Изменить размер шрифта - +

И по сей день я не отступился.

 

10

 

За стеклами темного буфета в гостиной были выставлены расписанный цветами сервиз, длинношеие кувшины, всевозможные изделия из фарфора и хрусталя, собрание старинных ханукальных подсвечников, тарелки, специально предназначенные для праздника Песах. На тумбочке примостились два небольших бронзовых бюста: неистовый, мрачно нахмурившийся Бетховен, а напротив — Зеев Жаботинский, спокойный, словно выкованный из железа, со сжатыми губами, надраенный, во всем блеске своего военного обмундирования, в офицерской фуражке и с портупеей, уверенно пересекающей его грудь по диагонали.

Во главе стола сидел дядя Иосеф и говорил своим тонким голоском: этот его женский голос увещевал и уговаривал, а порою звучал почти как плач. Он рассуждал о положении народа, о месте писателей и ученых, о долге интеллигенции, а также о своих коллегах, профессорах, которые без должного почтения относятся к его исследованиям и открытиям, о своем месте в мировом сообществе ученых, о том, что и он, со своей стороны, мягко говоря, вовсе не в восторге от своих коллег, а точнее, он с пренебрежением относится к их мелочности, провинциальности, к их низменным увлечениям и себялюбию.

Порою он обозревал горизонты мировой политики: был крайне озабочен диверсиями всюду проникающих агентов Сталина, с презрением воспринимал ханжеское лицемерие Англии — гнусного Альбиона, опасался козней Ватикана, который не примирился и никогда не примирится с усилением еврейского присутствия в Иерусалиме, да и во всей Эрец-Исраэль, возлагал осторожные надежды на совесть просвещенных демократов, восхищался Америкой, стоящей в наши дни во главе всех демократий, но при этом и отмежевывался от нее, поскольку сама она заражена вульгарностью, поклоняется мамоне, ее культура поверхностна и лишена истинной духовности. И вообще героями девятнадцатого века были великие национальные освободители, благородные, просвещенные, высоко моральные люди — Гарибальди, Авраам Линкольн, Гладстон, а вот век новый, век нынешний раздавлен сапогами двух убийц, двух кровавых палачей: один — сын грузинского сапожника, засевший в Кремле, а второй — безумец, дитя помойки, подмявший под себя страну Гете, Шиллера и Канта.

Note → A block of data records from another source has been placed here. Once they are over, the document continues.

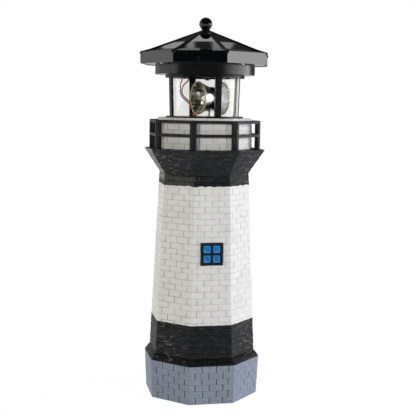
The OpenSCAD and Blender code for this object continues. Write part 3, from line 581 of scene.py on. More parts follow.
def satin_coat():
    """Pale coat on a bell's back, whose paleness is a painted reflection of the bright studio."""
    finish = Finish("satin_coat")
    paints = settings().paints
    haze = finish.noise(5 * MM, 4)
    colour = finish.shade(haze * 0.25, paints.satin_painted_reflection, 0.85)
    return finish.surface(
        finish.mix(finish.layer("rim"), colour, paints.gold),
        haze.ramp(0.35, 0.75, 0.22, 0.34),
        Metallic=0.35,
        Normal=finish.bump(finish.noise(1.6 * MM, 2), 0.02 * MM, 0.4),
    )


def facet_coat():
    """Metallised facets, each of which stands at its own small angle."""
    sizes, paints = settings().rotor, settings().paints
    finish = Finish("facet_coat")
    across, up = finish.layer("cell_x"), finish.layer("cell_y")
    cell = {"X": across.maths("FLOOR"), "Y": up.maths("FLOOR")}
    spot = finish.node("ShaderNodeCombineXYZ", None, cell)
    lots = finish.node("ShaderNodeTexWhiteNoise", None, {"Vector": spot}, "Color")
    lean_x, lean_y, tint = (
        finish.node("ShaderNodeSeparateColor", None, {0: lots}, name)
        for name in ("Red", "Green", "Blue")
    )
    x, y = across.maths("FRACT"), up.maths("FRACT")
    lean = (lean_x - 0.5) * x + (lean_y - 0.5) * y
    off = (x - 0.5).maths("ABSOLUTE").either((y - 0.5).maths("ABSOLUTE"))
    seam = off.ramp(0.32, 0.44)
    colour = finish.mix(tint.ramp(0.25, 0.75), paints.chrome, scaled(paints.gold, 0.3))
    return finish.surface(
        finish.mix(seam * 0.92, colour, scaled(paints.gold, 0.08)),
        lean_y.ramp(0, 1, 0.06, 0.16),
        Metallic=0.72,
        Normal=finish.bump(lean, sizes.facet_tilt, 1.0),
    )


def solar_glass():
    """Dark silicon with thin conductors under glass."""
    paints = settings().paints
    finish = Finish("solar_glass")
    cells = {"Vector": finish.place(), "Scale": 1 / (5 * MM)}
    crystal = finish.node("ShaderNodeTexVoronoi", None, cells, "Color")
    shade = finish.node("ShaderNodeSeparateColor", None, {0: crystal})
    finger = (finish.axis("Z") * FINGERS_PER_METRE).maths("FRACT").ramp(0.86, 0.92)
    colour = finish.shade(shade * 0.35, paints.solar, 2.2)
    return finish.surface(
        finish.mix(finger * 0.35, colour, paints.solar_line),
        finish.noise(7 * MM, 3).ramp(0.3, 0.7, 0.02, 0.06),
        Normal=finish.bump(finish.noise(30 * MM, 2), 0.02 * MM, 0.3),
        Specular_IOR_Level=0.4,
    )


def lamp_lens():
    """Cast epoxy of a light-emitting diode, warm in its depth."""
    finish = Finish("lamp_lens")
    cloud = finish.noise(1.5 * MM, 2)
    return finish.surface(
        finish.mix(cloud * 0.5, settings().paints.lens, (0.86, 0.78, 0.42)),
        cloud.ramp(0.3, 0.7, 0.08, 0.16),
        Subsurface_Weight=0.3,
        Subsurface_Radius=(0.002, 0.0015, 0.001),
        Coat_Weight=0.6,
    )


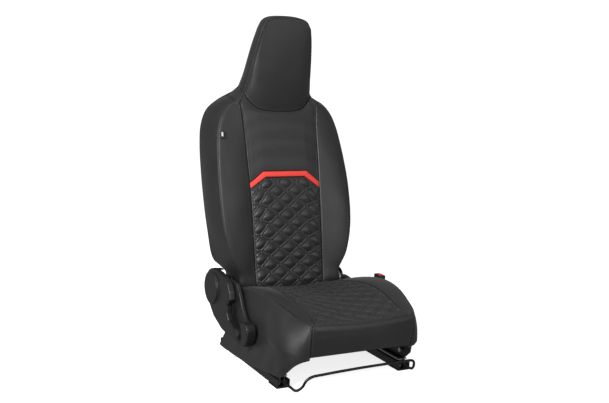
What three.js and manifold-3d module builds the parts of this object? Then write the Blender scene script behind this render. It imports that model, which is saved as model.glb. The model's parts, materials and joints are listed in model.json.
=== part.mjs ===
// Front seat of a small car, upholstered in a quilted cover, on slide rails.
// Millimetres, +Z up, the seat faces -Y, +X is the buckle side.
// Left is -X, the side of the recline lever.
import * as THREE from "three";
import { mergeVertices } from "three/addons/utils/BufferGeometryUtils.js";
import Module from "manifold-3d";

const wasm = await Module();
wasm.setup();

// ---------------------------------------------------------------- dimensions
const ORIGIN_Y = 263; // middle of the seat's depth, measured from the rails' front ends
const RAIL_X = 206; // middle of each rail
const RAIL_LENGTH = 422;
const RAIL_WIDTH = 38;
const FOOT_THICKNESS = 3;
const RAIL_BOTTOM = 3.3;
const RAIL_TOP = 34;
const BOLT_HOLE_R = 4.5; // M8 floor bolts
const BOLT_Y = [30, 392];
const PIVOT_Y = 424; // recline axis
const PIVOT_Z = 194;
const ROLL_R = 42; // roll of the backrest's lower edge about the recline axis
const RECLINE_SLOPE = 0.234; // backrest leans 13 degrees
const COVER = 1.4; // thickness of a cover panel
const FOAM_INSET = 3.9; // foam surface under the outside of the cover
const SEAM_GAP = 0.45; // each cover panel stops this far short of its seam
const BAR_Z = 17;
const BAR_PIVOT_Y = 112;
const CROWN_Z = 1058;

// Depth of the backrest's plane at height z, plus an offset towards the rear.
const backY = (z, off = 0) => 383 + RECLINE_SLOPE * (z - 204) + off;

// ------------------------------------------------------------------- helpers
const V = (x, y, z) => new THREE.Vector3(x, y, z);
const flip = (p) => V(-p.x, p.y, p.z);
const mirrored = (points) => points.map(flip);
const reversed = (points) => [...points].reverse();
const joined = (...runs) => runs.flatMap((run, i) => (i ? run.slice(1) : run));

// Evenly spaced points on a smooth curve through a few given ones.
function through(points, count, from = 0, to = 1) {
  const curve = new THREE.CatmullRomCurve3(points, false, "centripetal");
  const out = [];
  for (let i = 0; i <= count; i++) out.push(curve.getPointAt(from + ((to - from) * i) / count));
  return out;
}

// The place along a rising curve where it reaches height z.
function fractionAtHeight(points, z) {
  const curve = new THREE.CatmullRomCurve3(points, false, "centripetal");
  let low = 0.2;
  let high = 1;
  for (let i = 0; i < 40; i++) {
    const middle = (low + high) / 2;
    if (curve.getPointAt(middle).z < z) low = middle;
    else high = middle;
  }
  return low;
}

// Points along straight legs, each leg divided into its own count.
function legs(points, counts) {
  const out = [points[0]];
  counts.forEach((count, leg) => {
    for (let i = 1; i <= count; i++) out.push(points[leg].clone().lerp(points[leg + 1], i / count));
  });
  return out;
}

// Patch between four edges: rows run from the bottom edge to the top edge.
// fade makes the side edges' own shape die out sooner towards the middle.
function patch(bottom, top, left, right, fade = 1) {
  const nu = bottom.length - 1;
  const nv = left.length - 1;
  const rows = [];
  for (let j = 0; j <= nv; j++) {
    const row = [];
    const v = j / nv;
    const leftLine = bottom[0].clone().lerp(top[0], v);
    const rightLine = bottom[nu].clone().lerp(top[nu], v);
    for (let i = 0; i <= nu; i++) {
      const u = i / nu;
      if (j === 0) row.push(bottom[i].clone());
      else if (j === nv) row.push(top[i].clone());
      else if (i === 0) row.push(left[j].clone());
      else if (i === nu) row.push(right[j].clone());
      else {
        const p = bottom[i].clone().lerp(top[i], v);
        p.addScaledVector(left[j].clone().sub(leftLine), (1 - u) ** fade);
        p.addScaledVector(right[j].clone().sub(rightLine), u ** fade);
        row.push(p);
      }
    }
    rows.push(row);
  }
  return rows;
}

const mirroredPatch = (rows) => rows.map((row) => reversed(mirrored(row)));

// Swells a patch along its own normals; height(u, v) is zero on the edges.
function swollen(rows, height) {
  const nv = rows.length - 1;
  const nu = rows[0].length - 1;
  return rows.map((row, j) =>
    row.map((p, i) => {
      if (!i || !j || i === nu || j === nv) return p.clone();
      const du = row[i + 1].clone().sub(row[i - 1]);
      const dv = rows[j + 1][i].clone().sub(rows[j - 1][i]);
      return p.clone().addScaledVector(du.cross(dv).normalize(), height(i / nu, j / nv));
    }),
  );
}

const dome = (t, power = 0.6) => (4 * t * (1 - t)) ** power;
const pad = (amount, power = 0.6) => (u, v) => amount * dome(u, power) * dome(v, power);

const keyOf = (p) => [p.x, p.y, p.z].map((c) => Math.round(c * 1000)).join();

// Triangles of a patch, facing along du x dv.
function* cells(rows) {
  for (let j = 0; j < rows.length - 1; j++)
    for (let i = 0; i < rows[0].length - 1; i++) {
      const [a, b, c, d] = [rows[j][i], rows[j][i + 1], rows[j + 1][i + 1], rows[j + 1][i]];
      yield [a, b, c];
      yield [a, c, d];
    }
}

// One averaged normal for each place, shared by all the patches that meet there.
function normalField(patches) {
  const sums = new Map();
  for (const rows of patches)
    for (const [a, b, c] of cells(rows)) {
      const n = b.clone().sub(a).cross(c.clone().sub(a));
      for (const p of [a, b, c]) {
        const k = keyOf(p);
        sums.set(k, (sums.get(k) ?? V(0, 0, 0)).add(n));
      }
    }
  return (p) => sums.get(keyOf(p)).clone().normalize();
}

function geometryOf(triangles) {
  const positions = triangles.flatMap((t) => t.flatMap((p) => [p.x, p.y, p.z]));
  const geometry = new THREE.BufferGeometry();
  geometry.setAttribute("position", new THREE.Float32BufferAttribute(positions, 3));
  return geometry;
}

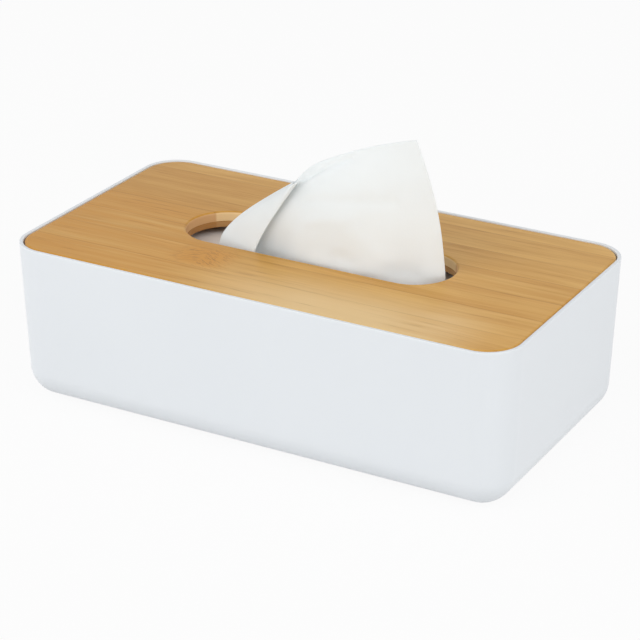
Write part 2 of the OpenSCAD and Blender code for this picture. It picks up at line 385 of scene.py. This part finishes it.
def piece(name, grids, body, material, close_rows=False, close_columns=True, weld=True):
    """A smooth mesh object from grids of points (rows, columns, 3), which rides on a body.

    With weld, points that fall together become one, cells with no area go, and the faces point outwards."""
    points, faces, count = [], [], 0
    for grid in grids:
        faces.append(grid_faces(*grid.shape[:2], close_rows, close_columns, count))
        points.append(grid.reshape(-1, 3))
        count += len(points[-1])
    mesh = bpy.data.meshes.new(name)
    mesh.from_pydata(np.concatenate(points), [], np.concatenate(faces).tolist())
    if weld:
        work = bmesh.new()
        work.from_mesh(mesh)
        bmesh.ops.remove_doubles(work, verts=work.verts, dist=WELD)
        bmesh.ops.recalc_face_normals(work, faces=work.faces)
        work.to_mesh(mesh)
        work.free()
    mesh.shade_smooth()
    mesh.materials.append(material)
    made = bpy.data.objects.new(name, mesh)
    bpy.context.scene.collection.objects.link(made)
    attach(made, body)
    return made


class BoxShape:
    """Values that the moulded box's section and its ribs share."""

    # Steps of the grid round the foot inside and outside, round each edge of the rim, up the wall, from
    # the middle of the floor to the foot, round each front edge of a rib and up a rib
    INNER_FOOT, OUTER_FOOT, RIM, WALL, FLOOR, RIB_EDGE, RIB = 14, 18, 5, 12, 7, 4, 14

    def __init__(self, s):
        self.s = s
        self.half_l, self.half_w = BOX_HIGH.x, BOX_HIGH.y
        self.height = BOX_HIGH.z
        self.lean = math.atan(s.draft / self.height)
        self.wall_x = s.wall / math.cos(self.lean)
        self.foot = s.foot
        self.bend_in = self.lean_in(self.foot) + self.foot / math.cos(self.lean)

    def lean_in(self, z):
        """How far the outer face has leant in at height z."""
        return self.s.draft * (self.height - z) / self.height

    def section(self):
        """Rows (share, out, z) from the middle of the floor up the inside, over the rim and down outside."""
        s, lean = self.s, math.degrees(self.lean)
        bend = s.corner - self.bend_in, self.foot
        rim_z = self.height - s.rim
        rim_mid = s.corner - self.lean_in(rim_z) - self.wall_x / 2
        rim_half = self.wall_x / 2 - s.rim / math.cos(self.lean)
        inner_foot = arc(bend, self.foot - s.wall, -90, -lean, self.INNER_FOOT)
        inner_rim = arc((rim_mid - rim_half, rim_z), s.rim, 180 - lean, 90, self.RIM)
        outer_rim = arc((rim_mid + rim_half, rim_z), s.rim, 90, -lean, self.RIM)
        outer_foot = arc(bend, self.foot, -lean, -90, self.OUTER_FOOT)
        inside = np.r_[inner_foot, between(inner_foot[-1], inner_rim[0], self.WALL), inner_rim]
        outside = np.r_[outer_rim, between(outer_rim[-1], outer_foot[0], self.WALL), outer_foot]
        wall = np.r_[inside, outside]
        floor = flat_rows(self.FLOOR, bend[0], s.wall)
        underside = flat_rows(self.FLOOR, bend[0], 0)[::-1]
        return np.r_[floor, np.c_[np.ones(len(wall)), wall], underside]

    def rib(self, seat_z):
        """One rib as a grid (height, round its outline) of (along the wall, in from the rim, z).

        The outline is an oblong with two rounded front corners. Its back runs down the middle of the wall
        and then round the foot's rounding, until it meets the straight front face."""
        s = self.s
        middle_r = self.foot - s.wall / 2
        face = self.wall_x + self.lean_in(seat_z) + s.rib_depth
        angle = math.acos(min(1.0, (self.bend_in - face) / middle_r))
        z = np.linspace(self.foot - middle_r * math.sin(angle), seat_z, self.RIB)
        drop = np.clip((self.foot - z) / middle_r, 0, 1)
        round_back = self.bend_in - middle_r * np.sqrt(1 - drop**2)
        back = np.where(z < self.foot, round_back, self.lean_in(z) + self.wall_x / 2)
        quarter = (arc((0, 0), 1, 0, 90, self.RIB_EDGE) - 1) * s.rib_edge
        front = np.c_[1 + quarter[:, 0] / s.rib_depth, s.rib_width / 2 + quarter[:, 1]]
        half = np.r_[front, [[0, s.rib_width / 2]]]
        outline = np.r_[half, half[::-1] * (1, -1)]
        inset = back[:, None] + (face - back)[:, None] * outline[:, 0]
        along = np.broadcast_to(outline[:, 1], inset.shape)
        grid = np.stack([along, inset, np.broadcast_to(z[:, None], inset.shape)], axis=2)
        return np.concatenate([grid, np.broadcast_to(grid[-1].mean(0), (1,) + grid.shape[1:])])

    def ribs(self, seat_z):
        """Every rib, in place: each rib is set along the front, and each side is turned on by a quarter."""
        s, rib = self.s, self.rib(seat_z)
        sides = (self.half_l, self.half_w, s.long_ribs), (self.half_w, self.half_l, s.short_ribs)
        grids = []
        for quarter in range(4):
            run, off, ribs = sides[quarter % 2]
            span = run - s.corner - s.rib_margin
            onwards = np.array(Matrix.Rotation(quarter * math.pi / 2, 3, "Z"))
            for along in np.linspace(-span, span, ribs):
                grids.append((rib + (along, -off, 0)) @ onwards.T)
        return grids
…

Гости сидели молча, слушая его с благоговением, лишь порой выражая свое согласие — коротко и приглушенным голосом, дабы не нарушить плавную последовательность профессорской речи. Застольные встречи за столом у дяди Иосефа не были беседами, они были взволнованными монологами: профессор Клаузнер со своего места во главе стола и критиковал, и гневно осуждал, и предавался воспоминаниям, и делился с собравшимися своими воззрениями, ощущениями, критическими замечаниями по поводу самых разных проблем. Одной из таких проблем могла, скажем, стать плебейская приниженность руководства Еврейского агентства (Сохнута), которое пресмыкается перед не евреями — сильными мира сего. Или статус языка иврит: ведь жаргон, как они именовали идиш, — с одной стороны, а с другой — иностранные языки ополчились на наш иврит, стремясь к его тотальному уничтожению. Или, к примеру, зависть кое-кого из его коллег-профессоров, либо, к слову, приземленность молодых писателей и поэтов, особенно тех, кто родился в Эрец-Исраэль, и не знает ни одного языка культурной Европы, да и в иврите хромает на обе ноги. Говорилось также и о евреях Европы, да и Америки, которые не только не сумели понять пророческих предостережений Зеева Жаботинского, но и сегодня, после Гитлера, все еще сиднем сидят у своих горшков с мясом.

Время от времени кое-кто из гостей-мужчин вставлял словечко, задавал вопрос, делал замечание, словно подбрасывая хворост в костер. Чрезвычайно редко кто-нибудь из собравшихся осмеливался не согласиться с некоторыми незначительными деталями, упомянутыми в речах хозяина дома, — все слушали его с явным уважением, то и дело за столом раздавались возгласы, свидетельствующие о согласии и выражающие удовлетворение, а то и смешки в тех местах, где дядя Иосеф говорил с сарказмом или юмором, причем он тут же всегда пояснял: «В шутку сказал я то, что вы услышали только что».